Use a simple offer scorecard:
- Scope: Do you own a product area, a feature queue, or someone else's priorities?
- Access: Will you talk to customers, users, and revenue teams directly?
- Team: Is there dedicated engineering/design/data capacity?
- Metrics: Are success measures tied to revenue, retention, efficiency, risk, or adoption?
- Trajectory: Does the role make the next job easier to get?
- Comp realism: Is the upside written down or only implied?
If two offers are close, choose the one with stronger scope and cleaner decision rights. A slightly lower base can be rational if the role gives you measurable wins, a credible senior title, and a manager who knows how product careers develop. A higher base can be a trap if the role is really project management with a product label.
Red flags and decision rules
Watch for companies that use mature SaaS language but still treat PM as ticket management.

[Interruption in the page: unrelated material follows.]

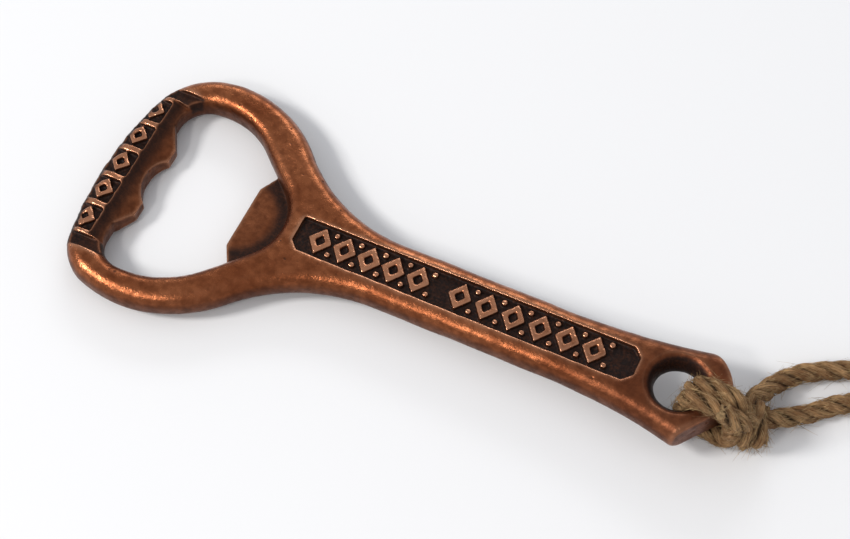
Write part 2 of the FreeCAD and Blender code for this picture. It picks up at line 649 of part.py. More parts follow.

Ask who owns pricing, segmentation, roadmap tradeoffs, and customer research. Also clarify hybrid expectations across Salt Lake City, Lehi, and Provo. A “local” role can mean very different commutes and office cultures.
Good Salt Lake City PM roles usually have at least three of these signs: a named product leader or GM, dedicated engineering capacity, access to customers or internal operators, metrics tied to business outcomes, a clear hybrid expectation, and a compensation path that matches the scope. If those pieces are missing, ask direct questions before you accept. The right role should make your product judgment more valuable over time, not hide you in ticket grooming.
The bottom line: Salt Lake City can be a strong 2026 PM market if you search like a local operator and negotiate like a national candidate. Build a sector map, lead with domain proof, keep remote options alive, and do not let a thin week of postings convince you the market is empty. The best roles are often distributed across employers that need practical product judgment more than buzzword-heavy positioning.